** start of MATERIAL PROVIDED **

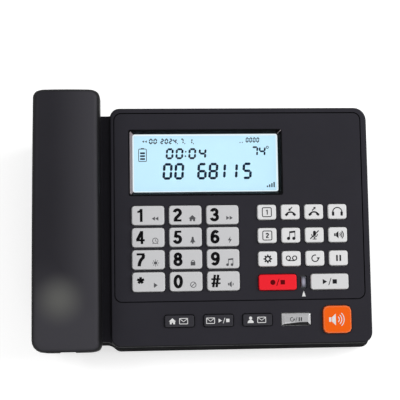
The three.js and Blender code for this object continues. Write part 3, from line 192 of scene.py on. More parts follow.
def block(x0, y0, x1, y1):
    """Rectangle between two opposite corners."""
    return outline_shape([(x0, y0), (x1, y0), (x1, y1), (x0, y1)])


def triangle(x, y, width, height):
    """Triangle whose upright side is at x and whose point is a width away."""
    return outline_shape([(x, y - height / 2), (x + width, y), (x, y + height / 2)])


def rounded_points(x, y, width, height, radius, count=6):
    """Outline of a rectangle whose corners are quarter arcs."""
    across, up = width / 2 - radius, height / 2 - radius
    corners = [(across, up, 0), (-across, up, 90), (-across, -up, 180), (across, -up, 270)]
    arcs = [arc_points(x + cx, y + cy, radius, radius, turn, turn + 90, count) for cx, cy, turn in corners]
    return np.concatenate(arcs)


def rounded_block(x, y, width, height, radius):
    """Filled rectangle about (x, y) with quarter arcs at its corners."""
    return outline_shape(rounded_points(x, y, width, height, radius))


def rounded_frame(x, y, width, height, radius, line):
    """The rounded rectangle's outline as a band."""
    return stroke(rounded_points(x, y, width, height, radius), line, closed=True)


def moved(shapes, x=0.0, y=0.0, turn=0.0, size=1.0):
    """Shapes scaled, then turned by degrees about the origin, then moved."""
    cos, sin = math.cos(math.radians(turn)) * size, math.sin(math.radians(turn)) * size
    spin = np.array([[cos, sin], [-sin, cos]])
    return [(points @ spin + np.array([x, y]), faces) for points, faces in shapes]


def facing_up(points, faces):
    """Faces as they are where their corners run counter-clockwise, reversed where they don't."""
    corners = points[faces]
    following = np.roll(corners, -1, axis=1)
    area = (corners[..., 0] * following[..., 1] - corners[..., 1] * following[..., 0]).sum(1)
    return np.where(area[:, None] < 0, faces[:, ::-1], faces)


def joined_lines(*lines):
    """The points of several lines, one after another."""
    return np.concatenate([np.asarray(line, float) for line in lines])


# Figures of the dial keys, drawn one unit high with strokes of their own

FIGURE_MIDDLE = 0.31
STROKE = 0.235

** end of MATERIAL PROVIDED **
** start of MATERIAL PROVIDED **

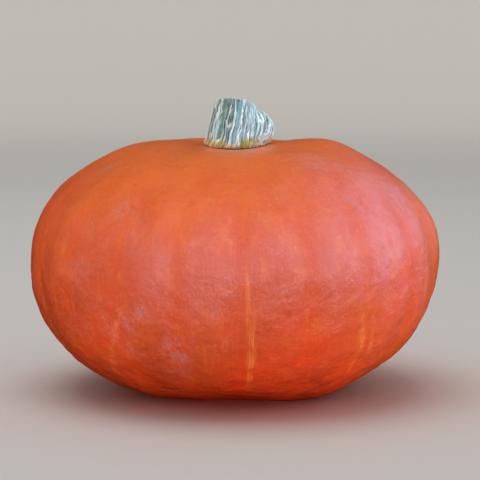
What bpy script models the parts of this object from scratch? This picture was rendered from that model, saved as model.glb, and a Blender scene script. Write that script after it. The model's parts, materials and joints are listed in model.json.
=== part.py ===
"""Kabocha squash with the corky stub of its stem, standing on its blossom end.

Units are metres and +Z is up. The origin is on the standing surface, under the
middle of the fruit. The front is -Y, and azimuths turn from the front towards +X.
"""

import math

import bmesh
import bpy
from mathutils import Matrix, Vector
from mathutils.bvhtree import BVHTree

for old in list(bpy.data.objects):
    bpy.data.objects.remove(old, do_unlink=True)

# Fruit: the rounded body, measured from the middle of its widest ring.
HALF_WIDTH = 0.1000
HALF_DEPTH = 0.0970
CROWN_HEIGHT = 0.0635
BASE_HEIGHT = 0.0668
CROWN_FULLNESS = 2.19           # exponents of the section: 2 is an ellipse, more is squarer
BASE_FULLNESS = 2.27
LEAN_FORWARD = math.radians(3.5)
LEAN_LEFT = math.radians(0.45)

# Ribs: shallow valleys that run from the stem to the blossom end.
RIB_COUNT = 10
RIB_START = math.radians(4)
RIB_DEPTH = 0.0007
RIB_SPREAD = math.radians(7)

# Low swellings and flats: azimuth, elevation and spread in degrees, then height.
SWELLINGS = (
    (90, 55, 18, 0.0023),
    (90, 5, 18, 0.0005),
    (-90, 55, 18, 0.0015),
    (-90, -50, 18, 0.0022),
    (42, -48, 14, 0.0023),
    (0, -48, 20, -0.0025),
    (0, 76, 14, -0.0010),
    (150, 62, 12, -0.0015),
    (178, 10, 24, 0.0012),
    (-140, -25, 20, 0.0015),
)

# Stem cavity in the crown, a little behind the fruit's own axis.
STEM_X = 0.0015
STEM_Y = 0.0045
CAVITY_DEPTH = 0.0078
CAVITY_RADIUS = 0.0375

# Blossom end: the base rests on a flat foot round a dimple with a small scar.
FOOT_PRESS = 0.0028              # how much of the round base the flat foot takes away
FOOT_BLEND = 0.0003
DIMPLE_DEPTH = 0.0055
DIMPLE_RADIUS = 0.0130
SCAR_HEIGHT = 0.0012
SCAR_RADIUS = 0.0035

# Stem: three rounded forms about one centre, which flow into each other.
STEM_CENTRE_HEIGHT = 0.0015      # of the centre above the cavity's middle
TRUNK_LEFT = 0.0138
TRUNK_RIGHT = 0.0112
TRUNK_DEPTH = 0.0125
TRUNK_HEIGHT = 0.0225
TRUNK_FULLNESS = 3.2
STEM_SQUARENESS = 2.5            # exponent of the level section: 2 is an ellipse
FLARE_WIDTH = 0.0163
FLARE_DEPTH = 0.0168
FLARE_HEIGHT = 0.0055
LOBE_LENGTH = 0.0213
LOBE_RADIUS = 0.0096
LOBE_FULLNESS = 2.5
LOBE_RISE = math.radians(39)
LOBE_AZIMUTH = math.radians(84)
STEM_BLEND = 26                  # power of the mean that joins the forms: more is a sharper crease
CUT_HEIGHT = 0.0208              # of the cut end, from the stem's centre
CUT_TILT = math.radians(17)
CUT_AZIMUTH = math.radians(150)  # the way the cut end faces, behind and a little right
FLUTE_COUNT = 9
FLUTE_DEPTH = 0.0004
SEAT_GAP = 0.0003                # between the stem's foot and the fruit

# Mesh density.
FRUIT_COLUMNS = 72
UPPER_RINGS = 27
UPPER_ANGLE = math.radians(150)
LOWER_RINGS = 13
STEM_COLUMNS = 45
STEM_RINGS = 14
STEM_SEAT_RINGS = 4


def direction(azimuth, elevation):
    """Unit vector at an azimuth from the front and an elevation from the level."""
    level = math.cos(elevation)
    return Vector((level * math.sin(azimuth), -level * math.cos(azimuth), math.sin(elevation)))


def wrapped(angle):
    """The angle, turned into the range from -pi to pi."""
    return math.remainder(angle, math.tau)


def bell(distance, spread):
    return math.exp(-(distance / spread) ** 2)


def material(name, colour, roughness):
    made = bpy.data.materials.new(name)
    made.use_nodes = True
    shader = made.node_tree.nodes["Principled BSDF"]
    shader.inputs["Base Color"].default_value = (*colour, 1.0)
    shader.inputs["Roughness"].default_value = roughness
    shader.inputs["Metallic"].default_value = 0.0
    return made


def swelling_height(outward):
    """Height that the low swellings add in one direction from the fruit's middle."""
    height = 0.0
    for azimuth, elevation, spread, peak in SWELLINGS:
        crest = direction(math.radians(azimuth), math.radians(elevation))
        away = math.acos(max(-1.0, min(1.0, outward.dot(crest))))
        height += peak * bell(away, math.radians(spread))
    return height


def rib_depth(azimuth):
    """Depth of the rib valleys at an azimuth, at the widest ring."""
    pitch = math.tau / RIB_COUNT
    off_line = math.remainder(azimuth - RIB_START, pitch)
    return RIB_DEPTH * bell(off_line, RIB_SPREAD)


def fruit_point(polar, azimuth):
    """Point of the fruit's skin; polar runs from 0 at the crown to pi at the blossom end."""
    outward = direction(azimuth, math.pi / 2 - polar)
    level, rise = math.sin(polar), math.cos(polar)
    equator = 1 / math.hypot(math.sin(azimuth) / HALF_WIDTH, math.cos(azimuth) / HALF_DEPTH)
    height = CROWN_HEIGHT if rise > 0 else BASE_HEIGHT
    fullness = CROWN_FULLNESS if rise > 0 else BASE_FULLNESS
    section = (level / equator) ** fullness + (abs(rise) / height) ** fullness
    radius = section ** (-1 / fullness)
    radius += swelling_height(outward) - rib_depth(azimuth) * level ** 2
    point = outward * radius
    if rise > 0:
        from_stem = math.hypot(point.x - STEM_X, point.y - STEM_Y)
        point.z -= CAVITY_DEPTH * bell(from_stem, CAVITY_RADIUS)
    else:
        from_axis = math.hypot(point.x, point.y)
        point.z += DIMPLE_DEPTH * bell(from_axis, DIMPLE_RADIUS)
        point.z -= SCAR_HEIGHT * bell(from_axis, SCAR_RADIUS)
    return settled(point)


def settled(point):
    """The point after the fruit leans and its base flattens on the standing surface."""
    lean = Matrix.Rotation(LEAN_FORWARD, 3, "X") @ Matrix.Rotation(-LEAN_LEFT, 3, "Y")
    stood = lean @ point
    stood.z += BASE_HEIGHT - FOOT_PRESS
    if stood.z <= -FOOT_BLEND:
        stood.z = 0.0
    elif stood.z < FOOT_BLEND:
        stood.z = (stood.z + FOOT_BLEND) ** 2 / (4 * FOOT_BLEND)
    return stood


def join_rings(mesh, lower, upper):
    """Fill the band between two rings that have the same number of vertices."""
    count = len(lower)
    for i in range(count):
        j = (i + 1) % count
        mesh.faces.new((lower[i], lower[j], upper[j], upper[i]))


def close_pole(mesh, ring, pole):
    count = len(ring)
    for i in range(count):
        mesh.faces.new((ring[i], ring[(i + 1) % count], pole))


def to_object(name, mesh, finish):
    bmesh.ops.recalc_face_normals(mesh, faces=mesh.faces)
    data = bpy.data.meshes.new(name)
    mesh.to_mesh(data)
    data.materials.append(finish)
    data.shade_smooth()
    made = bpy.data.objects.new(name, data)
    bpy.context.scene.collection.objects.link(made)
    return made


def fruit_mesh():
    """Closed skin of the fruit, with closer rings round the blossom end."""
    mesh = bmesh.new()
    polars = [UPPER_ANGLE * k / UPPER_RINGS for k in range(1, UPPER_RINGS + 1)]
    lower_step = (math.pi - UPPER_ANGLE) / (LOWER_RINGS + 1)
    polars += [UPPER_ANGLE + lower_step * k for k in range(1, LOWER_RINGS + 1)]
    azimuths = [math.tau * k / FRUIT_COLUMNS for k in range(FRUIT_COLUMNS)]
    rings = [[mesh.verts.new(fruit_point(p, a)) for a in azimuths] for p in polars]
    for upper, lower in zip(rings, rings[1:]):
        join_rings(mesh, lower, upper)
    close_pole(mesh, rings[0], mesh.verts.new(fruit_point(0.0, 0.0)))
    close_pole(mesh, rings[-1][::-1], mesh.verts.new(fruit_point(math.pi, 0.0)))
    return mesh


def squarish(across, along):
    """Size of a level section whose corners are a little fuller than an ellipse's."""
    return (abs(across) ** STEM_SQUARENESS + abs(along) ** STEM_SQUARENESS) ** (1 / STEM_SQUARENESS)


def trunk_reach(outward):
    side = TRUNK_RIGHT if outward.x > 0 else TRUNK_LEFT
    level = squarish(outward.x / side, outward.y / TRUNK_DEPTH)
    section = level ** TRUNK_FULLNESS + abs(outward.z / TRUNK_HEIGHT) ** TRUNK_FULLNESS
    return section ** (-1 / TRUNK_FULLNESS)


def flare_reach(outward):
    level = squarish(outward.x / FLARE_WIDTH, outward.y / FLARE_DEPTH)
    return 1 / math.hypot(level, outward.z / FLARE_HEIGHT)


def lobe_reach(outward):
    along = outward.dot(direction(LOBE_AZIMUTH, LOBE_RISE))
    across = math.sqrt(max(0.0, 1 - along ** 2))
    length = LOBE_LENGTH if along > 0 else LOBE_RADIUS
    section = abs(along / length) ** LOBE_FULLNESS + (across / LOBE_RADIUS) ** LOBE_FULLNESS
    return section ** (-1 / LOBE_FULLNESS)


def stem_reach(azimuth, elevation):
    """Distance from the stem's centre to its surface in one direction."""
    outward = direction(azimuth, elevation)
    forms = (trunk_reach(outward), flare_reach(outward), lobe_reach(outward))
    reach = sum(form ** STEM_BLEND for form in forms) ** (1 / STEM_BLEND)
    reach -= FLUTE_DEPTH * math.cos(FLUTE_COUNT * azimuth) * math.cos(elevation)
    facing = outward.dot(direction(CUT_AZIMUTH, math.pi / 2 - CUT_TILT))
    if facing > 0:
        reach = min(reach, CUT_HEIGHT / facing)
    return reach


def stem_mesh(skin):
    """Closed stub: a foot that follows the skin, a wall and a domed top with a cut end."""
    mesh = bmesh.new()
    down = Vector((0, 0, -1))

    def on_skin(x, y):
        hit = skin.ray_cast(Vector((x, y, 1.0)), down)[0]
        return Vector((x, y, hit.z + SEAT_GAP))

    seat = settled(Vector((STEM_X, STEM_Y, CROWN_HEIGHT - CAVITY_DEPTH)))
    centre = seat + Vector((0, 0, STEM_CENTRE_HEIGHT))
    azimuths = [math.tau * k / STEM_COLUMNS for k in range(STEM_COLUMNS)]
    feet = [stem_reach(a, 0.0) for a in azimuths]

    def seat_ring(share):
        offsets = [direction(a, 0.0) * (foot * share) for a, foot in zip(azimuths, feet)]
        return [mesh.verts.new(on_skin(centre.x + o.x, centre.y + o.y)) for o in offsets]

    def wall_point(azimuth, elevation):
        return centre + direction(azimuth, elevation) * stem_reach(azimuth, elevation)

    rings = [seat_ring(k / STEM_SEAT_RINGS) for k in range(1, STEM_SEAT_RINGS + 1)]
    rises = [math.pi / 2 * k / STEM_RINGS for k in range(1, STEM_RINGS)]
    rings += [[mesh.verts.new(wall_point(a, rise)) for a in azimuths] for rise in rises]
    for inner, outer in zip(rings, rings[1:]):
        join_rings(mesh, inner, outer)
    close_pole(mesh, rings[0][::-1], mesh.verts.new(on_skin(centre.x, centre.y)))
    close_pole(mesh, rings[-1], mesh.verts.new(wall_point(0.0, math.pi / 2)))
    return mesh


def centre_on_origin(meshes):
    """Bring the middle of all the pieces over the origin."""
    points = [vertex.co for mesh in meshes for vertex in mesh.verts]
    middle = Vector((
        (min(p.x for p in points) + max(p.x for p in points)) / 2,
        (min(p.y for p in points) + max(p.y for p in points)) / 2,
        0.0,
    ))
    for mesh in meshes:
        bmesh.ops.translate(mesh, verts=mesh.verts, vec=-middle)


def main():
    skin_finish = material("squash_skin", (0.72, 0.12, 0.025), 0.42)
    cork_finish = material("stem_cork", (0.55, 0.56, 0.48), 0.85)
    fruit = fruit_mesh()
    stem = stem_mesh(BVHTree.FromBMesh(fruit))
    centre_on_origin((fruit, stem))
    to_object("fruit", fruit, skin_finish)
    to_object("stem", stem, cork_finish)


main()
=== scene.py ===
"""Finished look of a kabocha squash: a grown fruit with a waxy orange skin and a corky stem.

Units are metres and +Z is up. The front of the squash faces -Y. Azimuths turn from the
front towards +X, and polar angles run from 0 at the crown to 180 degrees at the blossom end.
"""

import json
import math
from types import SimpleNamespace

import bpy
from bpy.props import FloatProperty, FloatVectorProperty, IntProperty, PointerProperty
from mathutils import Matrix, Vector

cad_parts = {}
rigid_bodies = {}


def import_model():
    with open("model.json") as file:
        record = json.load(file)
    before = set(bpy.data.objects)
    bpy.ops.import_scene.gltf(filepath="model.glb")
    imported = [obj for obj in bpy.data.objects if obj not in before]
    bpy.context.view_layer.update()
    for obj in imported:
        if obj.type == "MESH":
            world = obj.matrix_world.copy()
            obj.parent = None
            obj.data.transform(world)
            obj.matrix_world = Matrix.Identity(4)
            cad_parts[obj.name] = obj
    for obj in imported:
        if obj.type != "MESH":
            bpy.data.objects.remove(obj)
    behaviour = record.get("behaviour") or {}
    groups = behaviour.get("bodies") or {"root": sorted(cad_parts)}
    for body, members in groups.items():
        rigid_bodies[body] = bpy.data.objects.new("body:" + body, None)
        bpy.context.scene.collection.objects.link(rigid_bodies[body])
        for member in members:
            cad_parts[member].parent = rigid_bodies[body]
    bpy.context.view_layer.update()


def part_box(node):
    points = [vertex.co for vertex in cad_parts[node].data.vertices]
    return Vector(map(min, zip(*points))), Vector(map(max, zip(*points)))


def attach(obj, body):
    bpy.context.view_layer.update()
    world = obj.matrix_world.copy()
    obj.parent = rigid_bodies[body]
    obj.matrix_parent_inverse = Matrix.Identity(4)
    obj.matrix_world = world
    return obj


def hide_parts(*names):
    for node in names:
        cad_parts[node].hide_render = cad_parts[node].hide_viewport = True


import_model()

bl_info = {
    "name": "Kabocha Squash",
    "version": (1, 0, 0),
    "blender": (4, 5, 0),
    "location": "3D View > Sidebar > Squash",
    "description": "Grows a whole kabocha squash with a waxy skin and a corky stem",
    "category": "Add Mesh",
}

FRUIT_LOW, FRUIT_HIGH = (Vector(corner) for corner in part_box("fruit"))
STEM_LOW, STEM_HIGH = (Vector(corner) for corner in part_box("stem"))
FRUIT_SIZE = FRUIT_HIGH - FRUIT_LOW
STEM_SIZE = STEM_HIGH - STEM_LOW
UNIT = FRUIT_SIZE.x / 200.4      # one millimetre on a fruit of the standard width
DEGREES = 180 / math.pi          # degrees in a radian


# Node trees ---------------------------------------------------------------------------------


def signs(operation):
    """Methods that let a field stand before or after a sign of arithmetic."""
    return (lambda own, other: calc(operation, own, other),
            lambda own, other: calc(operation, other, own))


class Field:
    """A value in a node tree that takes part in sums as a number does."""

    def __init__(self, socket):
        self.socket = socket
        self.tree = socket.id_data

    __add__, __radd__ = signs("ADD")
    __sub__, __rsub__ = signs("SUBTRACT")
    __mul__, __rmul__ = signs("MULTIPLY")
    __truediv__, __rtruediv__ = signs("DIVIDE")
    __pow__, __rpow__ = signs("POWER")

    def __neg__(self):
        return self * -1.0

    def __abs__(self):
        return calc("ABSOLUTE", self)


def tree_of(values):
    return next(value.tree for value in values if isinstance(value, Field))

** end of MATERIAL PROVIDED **

GIVEN TASK:
What do the lines above say from the one containing "stem = stem_mesh(BVHTree.FromBMesh(fruit))" down to the one containing "points = [vertex.co for vertex"? Return them exactly, both end lines included, and only them.

RESULT BELOW:
    stem = stem_mesh(BVHTree.FromBMesh(fruit))
    centre_on_origin((fruit, stem))
    to_object("fruit", fruit, skin_finish)
    to_object("stem", stem, cork_finish)


main()
=== scene.py ===
"""Finished look of a kabocha squash: a grown fruit with a waxy orange skin and a corky stem.

Units are metres and +Z is up. The front of the squash faces -Y. Azimuths turn from the
front towards +X, and polar angles run from 0 at the crown to 180 degrees at the blossom end.
"""

import json
import math
from types import SimpleNamespace

import bpy
from bpy.props import FloatProperty, FloatVectorProperty, IntProperty, PointerProperty
from mathutils import Matrix, Vector

cad_parts = {}
rigid_bodies = {}


def import_model():
    with open("model.json") as file:
        record = json.load(file)
    before = set(bpy.data.objects)
    bpy.ops.import_scene.gltf(filepath="model.glb")
    imported = [obj for obj in bpy.data.objects if obj not in before]
    bpy.context.view_layer.update()
    for obj in imported:
        if obj.type == "MESH":
            world = obj.matrix_world.copy()
            obj.parent = None
            obj.data.transform(world)
            obj.matrix_world = Matrix.Identity(4)
            cad_parts[obj.name] = obj
    for obj in imported:
        if obj.type != "MESH":
            bpy.data.objects.remove(obj)
    behaviour = record.get("behaviour") or {}
    groups = behaviour.get("bodies") or {"root": sorted(cad_parts)}
    for body, members in groups.items():
        rigid_bodies[body] = bpy.data.objects.new("body:" + body, None)
        bpy.context.scene.collection.objects.link(rigid_bodies[body])
        for member in members:
            cad_parts[member].parent = rigid_bodies[body]
    bpy.context.view_layer.update()


def part_box(node):
    points = [vertex.co for vertex in cad_parts[node].data.vertices]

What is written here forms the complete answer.